11. Political Spectrum

Civics for All Initiative Pedagogy

The “Political Spectrum”: Pedagogy

  • For secondary social studies (grades 6-12) the political spectrum is a foundational tool for the development of a civically engaged and alive social studies curriculum. Many teachers already use the continuum when studying government and the various political forms of modern world history.
  • Posters provide visual reinforcement that reinforces prior learning, cues new learning, and provides a foundation for the K-12 spiral curriculum.
  • Frequent reference to and use of the political spectrum chart above helps students organize facts, build analyses, and develop opinions. As such it gives students an exciting sense of success and pride in their ability to articulate their nascent ethical/political belief system successfully.
  • Students who do not know the political spectrum simply cannot understand most news media nor can they understand analysis of debates like the liberal/conservative Supreme Court battle over Obama’s health care plan for instance.

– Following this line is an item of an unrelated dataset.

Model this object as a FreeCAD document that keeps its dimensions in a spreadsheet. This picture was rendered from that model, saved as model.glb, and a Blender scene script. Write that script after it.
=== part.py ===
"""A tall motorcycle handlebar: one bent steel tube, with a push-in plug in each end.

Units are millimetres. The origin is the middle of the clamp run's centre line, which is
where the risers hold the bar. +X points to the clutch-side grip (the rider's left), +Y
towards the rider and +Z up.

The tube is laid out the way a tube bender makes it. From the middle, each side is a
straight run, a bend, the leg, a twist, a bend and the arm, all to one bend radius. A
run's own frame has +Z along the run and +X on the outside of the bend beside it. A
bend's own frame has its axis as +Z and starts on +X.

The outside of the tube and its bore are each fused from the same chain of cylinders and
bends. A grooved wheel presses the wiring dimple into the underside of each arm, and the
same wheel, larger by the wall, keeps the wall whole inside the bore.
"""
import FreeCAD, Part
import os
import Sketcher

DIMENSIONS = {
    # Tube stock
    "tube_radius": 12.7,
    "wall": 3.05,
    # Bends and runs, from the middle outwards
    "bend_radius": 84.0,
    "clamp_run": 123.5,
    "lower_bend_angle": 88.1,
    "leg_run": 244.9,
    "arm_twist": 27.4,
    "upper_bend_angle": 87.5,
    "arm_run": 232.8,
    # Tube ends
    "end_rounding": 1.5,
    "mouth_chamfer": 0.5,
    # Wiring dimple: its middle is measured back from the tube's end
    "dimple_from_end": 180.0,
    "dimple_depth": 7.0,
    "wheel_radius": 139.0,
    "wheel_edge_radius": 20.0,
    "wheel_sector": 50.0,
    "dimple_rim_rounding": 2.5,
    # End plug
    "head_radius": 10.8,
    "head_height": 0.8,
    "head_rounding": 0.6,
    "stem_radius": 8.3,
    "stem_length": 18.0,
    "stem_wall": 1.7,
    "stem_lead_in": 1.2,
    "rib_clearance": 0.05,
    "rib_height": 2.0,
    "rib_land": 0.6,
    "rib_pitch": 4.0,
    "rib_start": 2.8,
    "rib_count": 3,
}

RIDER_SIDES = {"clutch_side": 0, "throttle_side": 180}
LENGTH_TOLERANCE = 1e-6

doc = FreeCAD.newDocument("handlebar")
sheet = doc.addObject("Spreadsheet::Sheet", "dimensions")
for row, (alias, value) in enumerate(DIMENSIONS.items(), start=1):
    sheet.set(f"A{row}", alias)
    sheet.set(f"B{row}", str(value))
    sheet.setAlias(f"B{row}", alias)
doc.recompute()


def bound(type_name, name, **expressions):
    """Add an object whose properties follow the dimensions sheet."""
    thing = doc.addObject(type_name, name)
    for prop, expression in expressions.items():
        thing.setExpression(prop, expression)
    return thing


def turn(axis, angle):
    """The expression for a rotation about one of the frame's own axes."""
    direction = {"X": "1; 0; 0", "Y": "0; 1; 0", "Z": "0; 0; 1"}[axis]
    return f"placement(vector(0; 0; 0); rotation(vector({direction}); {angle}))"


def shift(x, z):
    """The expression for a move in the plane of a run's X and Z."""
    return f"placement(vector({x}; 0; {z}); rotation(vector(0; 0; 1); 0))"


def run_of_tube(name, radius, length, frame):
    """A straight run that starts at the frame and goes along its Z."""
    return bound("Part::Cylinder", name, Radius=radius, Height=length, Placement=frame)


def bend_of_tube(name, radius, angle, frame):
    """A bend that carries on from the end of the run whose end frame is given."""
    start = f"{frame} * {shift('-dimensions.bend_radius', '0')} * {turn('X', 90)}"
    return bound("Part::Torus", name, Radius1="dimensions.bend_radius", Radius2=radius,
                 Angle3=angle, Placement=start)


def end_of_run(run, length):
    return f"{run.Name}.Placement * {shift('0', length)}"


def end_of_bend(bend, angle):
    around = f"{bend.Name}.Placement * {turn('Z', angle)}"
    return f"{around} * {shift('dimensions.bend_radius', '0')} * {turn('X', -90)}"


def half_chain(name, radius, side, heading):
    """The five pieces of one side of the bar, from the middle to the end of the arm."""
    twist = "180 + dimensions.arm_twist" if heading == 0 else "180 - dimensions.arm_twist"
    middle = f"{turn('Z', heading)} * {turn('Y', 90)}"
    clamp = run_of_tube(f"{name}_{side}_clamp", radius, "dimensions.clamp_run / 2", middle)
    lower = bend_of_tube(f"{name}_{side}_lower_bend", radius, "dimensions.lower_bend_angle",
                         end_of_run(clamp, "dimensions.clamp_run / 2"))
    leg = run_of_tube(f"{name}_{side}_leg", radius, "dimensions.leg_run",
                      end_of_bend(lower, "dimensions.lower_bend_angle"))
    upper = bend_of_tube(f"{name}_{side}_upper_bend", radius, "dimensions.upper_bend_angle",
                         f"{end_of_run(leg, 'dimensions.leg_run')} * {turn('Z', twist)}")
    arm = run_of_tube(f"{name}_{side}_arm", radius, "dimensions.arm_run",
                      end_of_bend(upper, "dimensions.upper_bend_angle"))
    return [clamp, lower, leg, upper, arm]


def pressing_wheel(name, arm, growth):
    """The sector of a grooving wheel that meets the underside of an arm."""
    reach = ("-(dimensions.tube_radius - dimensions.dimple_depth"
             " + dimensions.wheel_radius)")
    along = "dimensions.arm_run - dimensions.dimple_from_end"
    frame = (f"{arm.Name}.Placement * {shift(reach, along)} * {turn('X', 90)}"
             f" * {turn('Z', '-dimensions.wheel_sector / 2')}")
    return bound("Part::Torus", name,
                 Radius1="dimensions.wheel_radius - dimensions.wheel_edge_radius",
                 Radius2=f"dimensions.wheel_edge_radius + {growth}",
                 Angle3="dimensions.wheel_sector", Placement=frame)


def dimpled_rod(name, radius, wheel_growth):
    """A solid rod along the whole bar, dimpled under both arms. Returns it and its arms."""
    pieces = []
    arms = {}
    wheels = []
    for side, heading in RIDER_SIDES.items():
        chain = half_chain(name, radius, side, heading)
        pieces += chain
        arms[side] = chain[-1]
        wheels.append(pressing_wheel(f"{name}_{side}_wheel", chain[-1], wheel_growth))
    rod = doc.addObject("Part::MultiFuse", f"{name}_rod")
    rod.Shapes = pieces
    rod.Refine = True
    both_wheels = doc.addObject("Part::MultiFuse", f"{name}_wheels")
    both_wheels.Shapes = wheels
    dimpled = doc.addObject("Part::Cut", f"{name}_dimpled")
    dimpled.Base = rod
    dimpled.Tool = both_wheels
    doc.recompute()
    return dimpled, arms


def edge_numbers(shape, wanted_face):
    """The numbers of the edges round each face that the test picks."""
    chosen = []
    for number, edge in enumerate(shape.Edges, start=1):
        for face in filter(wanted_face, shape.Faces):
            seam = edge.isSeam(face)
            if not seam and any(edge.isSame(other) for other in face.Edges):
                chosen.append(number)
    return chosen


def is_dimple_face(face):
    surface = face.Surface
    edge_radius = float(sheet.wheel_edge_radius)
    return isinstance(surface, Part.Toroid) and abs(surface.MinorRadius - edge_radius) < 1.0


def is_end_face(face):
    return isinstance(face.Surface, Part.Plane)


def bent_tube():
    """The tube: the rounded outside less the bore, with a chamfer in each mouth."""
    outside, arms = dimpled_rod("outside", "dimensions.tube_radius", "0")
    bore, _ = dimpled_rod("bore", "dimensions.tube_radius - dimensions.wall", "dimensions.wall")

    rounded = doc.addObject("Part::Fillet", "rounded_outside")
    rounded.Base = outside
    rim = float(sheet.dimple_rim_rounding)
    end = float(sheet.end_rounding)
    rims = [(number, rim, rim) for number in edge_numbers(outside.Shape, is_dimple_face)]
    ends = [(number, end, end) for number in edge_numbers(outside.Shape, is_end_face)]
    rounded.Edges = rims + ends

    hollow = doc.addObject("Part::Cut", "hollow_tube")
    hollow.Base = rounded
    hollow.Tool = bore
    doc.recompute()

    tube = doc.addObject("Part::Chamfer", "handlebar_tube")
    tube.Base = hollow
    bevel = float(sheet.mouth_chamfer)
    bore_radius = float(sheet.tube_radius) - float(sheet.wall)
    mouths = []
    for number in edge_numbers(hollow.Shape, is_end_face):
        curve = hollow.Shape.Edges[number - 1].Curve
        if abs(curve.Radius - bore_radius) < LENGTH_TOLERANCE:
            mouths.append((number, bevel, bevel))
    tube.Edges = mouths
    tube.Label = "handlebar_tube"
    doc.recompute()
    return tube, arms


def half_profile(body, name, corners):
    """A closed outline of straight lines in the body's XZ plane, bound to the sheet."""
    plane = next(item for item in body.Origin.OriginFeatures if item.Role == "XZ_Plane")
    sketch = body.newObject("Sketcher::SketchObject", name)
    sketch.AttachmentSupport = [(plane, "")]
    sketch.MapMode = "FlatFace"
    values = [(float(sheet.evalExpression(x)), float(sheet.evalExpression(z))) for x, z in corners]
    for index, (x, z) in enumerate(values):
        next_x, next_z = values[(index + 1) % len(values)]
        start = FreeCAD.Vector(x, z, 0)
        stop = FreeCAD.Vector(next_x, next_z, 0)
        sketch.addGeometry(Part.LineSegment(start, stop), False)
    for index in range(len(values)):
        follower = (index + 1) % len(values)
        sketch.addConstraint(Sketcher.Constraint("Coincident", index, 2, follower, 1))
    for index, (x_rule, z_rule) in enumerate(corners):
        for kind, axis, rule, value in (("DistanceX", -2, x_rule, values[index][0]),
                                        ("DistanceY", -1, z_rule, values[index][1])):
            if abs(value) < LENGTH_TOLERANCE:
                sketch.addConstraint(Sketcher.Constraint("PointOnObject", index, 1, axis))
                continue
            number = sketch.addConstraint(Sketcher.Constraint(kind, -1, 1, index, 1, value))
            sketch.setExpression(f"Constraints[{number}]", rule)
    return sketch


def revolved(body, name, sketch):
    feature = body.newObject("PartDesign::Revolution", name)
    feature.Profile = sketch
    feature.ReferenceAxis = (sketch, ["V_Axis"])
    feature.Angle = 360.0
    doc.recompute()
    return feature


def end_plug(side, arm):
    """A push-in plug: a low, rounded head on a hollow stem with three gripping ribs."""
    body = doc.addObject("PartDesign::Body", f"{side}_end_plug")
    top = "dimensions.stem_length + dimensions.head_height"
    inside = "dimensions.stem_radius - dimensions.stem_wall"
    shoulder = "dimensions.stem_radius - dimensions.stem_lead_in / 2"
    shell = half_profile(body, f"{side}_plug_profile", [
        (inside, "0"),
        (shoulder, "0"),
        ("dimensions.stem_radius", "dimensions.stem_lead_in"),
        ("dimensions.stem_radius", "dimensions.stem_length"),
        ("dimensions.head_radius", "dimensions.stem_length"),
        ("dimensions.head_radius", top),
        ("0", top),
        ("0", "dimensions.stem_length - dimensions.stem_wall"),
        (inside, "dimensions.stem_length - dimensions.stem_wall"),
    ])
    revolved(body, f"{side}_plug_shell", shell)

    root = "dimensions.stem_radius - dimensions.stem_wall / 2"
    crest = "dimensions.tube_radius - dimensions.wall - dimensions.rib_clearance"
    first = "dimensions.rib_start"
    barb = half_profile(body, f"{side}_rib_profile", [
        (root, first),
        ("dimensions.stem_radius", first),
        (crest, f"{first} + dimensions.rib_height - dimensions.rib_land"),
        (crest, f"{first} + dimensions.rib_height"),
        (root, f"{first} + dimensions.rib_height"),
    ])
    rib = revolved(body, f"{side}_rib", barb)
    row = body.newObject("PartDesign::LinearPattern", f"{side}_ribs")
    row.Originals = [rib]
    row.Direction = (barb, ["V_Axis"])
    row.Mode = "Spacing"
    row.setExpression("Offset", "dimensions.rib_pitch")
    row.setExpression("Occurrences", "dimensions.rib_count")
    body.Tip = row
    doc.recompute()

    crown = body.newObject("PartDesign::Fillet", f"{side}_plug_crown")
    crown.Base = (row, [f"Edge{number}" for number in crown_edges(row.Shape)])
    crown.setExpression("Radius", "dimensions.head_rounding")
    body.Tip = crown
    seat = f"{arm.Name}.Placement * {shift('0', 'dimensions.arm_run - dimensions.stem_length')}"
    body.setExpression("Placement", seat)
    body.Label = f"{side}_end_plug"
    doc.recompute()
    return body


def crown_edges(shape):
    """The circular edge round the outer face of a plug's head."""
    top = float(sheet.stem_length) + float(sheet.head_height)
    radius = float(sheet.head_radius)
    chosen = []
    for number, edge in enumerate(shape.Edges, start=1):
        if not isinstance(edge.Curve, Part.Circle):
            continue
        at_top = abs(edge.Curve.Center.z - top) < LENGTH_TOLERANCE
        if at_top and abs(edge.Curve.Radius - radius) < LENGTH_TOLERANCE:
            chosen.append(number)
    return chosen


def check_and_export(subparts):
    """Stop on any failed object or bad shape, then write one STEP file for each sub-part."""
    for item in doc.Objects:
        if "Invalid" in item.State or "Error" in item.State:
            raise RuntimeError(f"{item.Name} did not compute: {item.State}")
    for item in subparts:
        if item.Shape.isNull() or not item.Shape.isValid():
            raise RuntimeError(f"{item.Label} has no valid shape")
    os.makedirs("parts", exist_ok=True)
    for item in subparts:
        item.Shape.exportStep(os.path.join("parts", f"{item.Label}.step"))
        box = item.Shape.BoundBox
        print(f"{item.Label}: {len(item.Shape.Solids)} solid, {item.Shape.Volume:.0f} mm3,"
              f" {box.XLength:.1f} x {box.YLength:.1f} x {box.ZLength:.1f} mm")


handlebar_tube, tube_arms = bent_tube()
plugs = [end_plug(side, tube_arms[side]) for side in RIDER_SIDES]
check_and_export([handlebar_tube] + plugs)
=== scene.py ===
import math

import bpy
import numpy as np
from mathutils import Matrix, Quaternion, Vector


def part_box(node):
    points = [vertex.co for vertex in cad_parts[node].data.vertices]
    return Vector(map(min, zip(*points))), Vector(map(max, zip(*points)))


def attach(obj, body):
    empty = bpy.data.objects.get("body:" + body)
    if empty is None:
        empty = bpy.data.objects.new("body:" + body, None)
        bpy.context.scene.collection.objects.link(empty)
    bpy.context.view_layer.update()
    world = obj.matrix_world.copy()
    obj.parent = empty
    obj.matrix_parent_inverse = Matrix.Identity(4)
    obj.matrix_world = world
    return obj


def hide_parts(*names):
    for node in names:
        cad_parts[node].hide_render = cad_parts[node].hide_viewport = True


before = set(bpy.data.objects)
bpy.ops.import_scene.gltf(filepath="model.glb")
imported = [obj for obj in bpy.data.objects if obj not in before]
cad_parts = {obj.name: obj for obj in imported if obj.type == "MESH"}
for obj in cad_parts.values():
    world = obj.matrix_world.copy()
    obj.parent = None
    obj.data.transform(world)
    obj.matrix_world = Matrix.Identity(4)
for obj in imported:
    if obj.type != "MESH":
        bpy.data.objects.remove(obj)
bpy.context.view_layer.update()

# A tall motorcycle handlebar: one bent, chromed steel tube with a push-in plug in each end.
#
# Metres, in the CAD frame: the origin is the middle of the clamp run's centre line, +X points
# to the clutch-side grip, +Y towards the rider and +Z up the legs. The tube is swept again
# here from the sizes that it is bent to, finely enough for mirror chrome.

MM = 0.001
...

  • The use of the spectrum has helped maximize academic achievement and civic engagement for all youth in Franklin High’s Public Service and Political Science Academy (PSA) for 10 years.

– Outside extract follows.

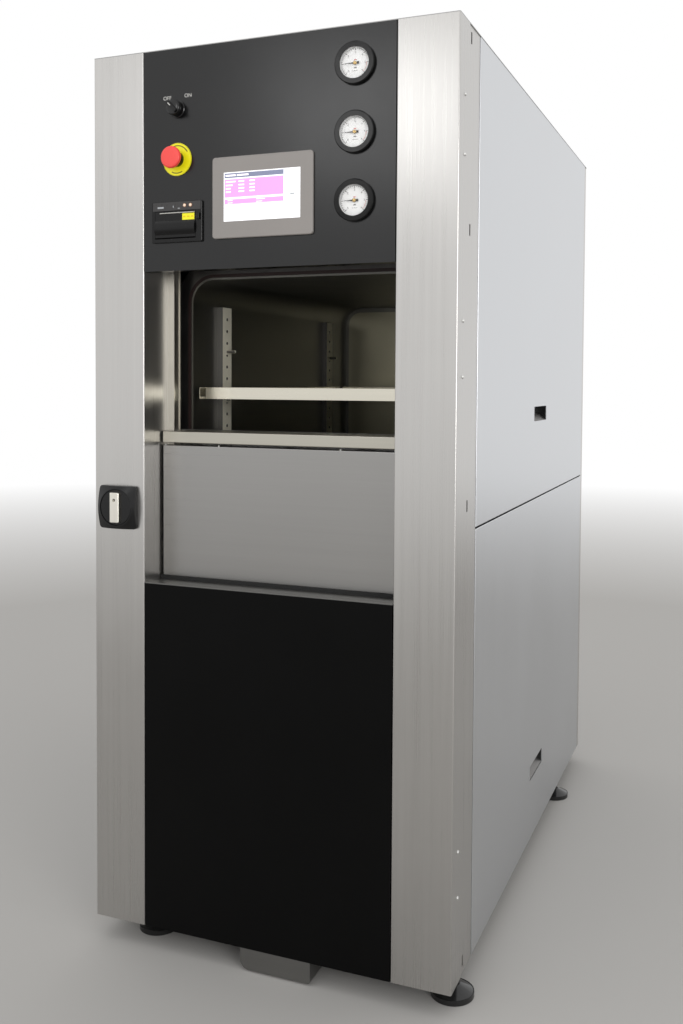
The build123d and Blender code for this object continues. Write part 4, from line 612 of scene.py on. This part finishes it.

  • The political spectrum increases students ability to use Aristotle’s dialectic successfully as they seek to understand the parameters, or “first principles,” of an issue and then develop their own opinion.
  • The spectrum offers learners of all levels an opportunity to succeed and grow within their ZPD (Zone of Proximal Development). Few instructional tools are so flexible. Ultimately, high level learners branch into ever deeper forms of analysis.
  • The spectrum is useful not only for political analysis of say the French Revolution, or the rise of Fascism, or the American politics today, it is also an excellent tool for socio-cultural analyses in religion (say Orthox vs. Reform Judaism or Confucianism vs. Taoism) or in culture (the cosmopolitan vs. the provincial in Athens and Sparta). Finally, of course, without a clear understanding of the basis lexicon of politics and political ideology students are stranded on the sideline when a political meltdown occurs in a country like Greece.